• _THE TASK_
Among the lines of this listing, determine how many contain the string "from". Answer with the number only.
━━━━━━━━━━
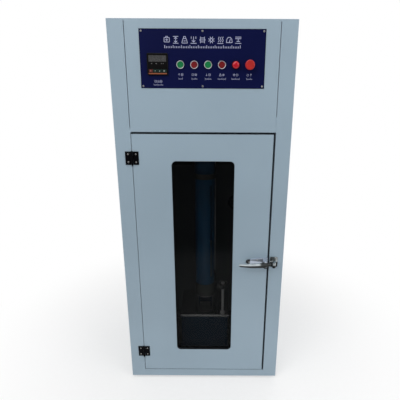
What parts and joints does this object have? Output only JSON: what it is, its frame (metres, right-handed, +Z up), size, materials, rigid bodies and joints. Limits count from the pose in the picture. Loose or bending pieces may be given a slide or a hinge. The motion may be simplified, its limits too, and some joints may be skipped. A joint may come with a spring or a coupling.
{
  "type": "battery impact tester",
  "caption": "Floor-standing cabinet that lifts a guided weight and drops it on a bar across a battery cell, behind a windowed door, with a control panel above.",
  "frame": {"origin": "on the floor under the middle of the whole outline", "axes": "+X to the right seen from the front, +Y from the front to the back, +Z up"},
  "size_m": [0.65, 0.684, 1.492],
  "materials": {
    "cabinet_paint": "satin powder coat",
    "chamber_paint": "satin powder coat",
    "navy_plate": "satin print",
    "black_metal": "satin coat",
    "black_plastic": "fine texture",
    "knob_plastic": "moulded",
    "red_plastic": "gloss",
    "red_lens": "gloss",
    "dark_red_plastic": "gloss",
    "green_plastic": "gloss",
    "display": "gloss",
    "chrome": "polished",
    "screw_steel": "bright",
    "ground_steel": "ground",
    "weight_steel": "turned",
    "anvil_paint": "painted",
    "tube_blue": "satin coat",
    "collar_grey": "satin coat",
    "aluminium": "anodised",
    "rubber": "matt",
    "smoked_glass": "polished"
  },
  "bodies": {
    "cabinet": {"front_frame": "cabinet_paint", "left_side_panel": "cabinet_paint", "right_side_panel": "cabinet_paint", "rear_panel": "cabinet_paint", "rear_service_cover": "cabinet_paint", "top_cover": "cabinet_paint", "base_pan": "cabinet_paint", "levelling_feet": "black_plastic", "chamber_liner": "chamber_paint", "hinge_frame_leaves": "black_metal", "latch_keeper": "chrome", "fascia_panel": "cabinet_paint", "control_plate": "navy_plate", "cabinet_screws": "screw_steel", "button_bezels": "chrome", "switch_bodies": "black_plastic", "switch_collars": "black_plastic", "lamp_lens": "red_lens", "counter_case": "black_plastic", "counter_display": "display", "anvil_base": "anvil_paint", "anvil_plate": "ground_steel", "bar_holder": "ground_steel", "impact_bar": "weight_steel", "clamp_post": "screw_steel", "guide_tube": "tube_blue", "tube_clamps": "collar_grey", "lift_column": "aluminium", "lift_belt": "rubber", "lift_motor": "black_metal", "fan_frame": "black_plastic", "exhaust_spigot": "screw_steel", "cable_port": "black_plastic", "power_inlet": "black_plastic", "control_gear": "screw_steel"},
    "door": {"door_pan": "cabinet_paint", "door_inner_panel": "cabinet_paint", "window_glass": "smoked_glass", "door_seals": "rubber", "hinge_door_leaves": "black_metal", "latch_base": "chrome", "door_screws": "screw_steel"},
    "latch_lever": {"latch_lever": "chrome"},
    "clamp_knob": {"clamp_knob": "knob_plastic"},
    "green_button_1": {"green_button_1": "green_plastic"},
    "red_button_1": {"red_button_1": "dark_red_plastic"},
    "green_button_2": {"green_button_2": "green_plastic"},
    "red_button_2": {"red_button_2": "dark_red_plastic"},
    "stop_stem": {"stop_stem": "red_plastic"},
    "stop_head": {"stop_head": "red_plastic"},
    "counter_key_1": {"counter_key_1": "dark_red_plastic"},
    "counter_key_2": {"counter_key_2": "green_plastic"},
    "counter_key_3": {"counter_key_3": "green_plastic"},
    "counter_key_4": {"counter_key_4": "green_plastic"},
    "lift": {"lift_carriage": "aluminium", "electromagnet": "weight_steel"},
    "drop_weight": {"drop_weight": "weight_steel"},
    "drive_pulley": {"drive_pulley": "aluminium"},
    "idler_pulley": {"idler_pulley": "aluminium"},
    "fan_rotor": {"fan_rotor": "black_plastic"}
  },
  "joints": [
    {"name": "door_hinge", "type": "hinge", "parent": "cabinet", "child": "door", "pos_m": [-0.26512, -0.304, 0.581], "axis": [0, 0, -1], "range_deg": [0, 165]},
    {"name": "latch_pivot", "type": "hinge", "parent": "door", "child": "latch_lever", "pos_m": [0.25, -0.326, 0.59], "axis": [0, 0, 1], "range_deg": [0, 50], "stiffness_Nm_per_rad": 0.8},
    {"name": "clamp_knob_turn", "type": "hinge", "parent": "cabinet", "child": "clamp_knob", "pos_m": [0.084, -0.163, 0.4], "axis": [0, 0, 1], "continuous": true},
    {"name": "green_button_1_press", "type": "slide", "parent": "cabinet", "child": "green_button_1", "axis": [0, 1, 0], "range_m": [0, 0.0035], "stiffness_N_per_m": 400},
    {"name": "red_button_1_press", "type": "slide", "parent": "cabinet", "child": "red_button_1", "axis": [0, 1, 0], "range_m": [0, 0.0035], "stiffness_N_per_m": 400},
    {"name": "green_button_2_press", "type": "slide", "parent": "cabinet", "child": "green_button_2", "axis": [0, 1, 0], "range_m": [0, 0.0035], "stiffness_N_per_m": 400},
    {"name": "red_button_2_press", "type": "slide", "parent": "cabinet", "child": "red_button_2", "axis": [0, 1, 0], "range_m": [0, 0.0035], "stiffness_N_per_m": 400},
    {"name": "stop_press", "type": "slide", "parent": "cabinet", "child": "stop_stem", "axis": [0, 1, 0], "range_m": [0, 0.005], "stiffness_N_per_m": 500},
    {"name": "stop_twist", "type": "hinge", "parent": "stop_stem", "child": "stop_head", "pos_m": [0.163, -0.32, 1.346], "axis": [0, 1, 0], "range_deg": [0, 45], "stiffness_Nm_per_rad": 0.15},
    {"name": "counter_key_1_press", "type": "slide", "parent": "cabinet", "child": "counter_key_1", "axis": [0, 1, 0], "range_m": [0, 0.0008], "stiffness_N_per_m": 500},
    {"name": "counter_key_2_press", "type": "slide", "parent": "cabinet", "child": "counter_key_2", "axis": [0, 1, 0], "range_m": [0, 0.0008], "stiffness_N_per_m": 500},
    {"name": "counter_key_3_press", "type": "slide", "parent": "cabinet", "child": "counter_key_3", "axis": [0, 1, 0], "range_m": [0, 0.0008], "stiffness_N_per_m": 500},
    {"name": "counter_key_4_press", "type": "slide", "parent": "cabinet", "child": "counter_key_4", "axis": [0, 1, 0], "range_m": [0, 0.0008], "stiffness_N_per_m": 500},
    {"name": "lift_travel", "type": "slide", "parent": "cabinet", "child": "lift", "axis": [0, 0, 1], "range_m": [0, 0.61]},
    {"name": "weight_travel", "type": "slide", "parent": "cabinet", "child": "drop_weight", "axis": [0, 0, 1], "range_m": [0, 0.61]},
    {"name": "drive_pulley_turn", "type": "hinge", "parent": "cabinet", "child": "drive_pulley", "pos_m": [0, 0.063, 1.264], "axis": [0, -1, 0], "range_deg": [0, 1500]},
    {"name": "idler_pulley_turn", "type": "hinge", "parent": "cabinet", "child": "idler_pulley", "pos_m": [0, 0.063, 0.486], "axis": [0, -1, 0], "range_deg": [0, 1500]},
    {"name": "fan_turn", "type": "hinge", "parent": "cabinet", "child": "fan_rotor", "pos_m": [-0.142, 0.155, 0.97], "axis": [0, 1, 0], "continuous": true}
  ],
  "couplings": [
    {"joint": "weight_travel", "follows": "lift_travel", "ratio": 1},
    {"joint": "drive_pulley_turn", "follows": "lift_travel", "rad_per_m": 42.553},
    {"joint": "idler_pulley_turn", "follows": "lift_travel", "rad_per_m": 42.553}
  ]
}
━━━━━━━━━━
• _RESPONSE FOR THIS EXERCISE_
2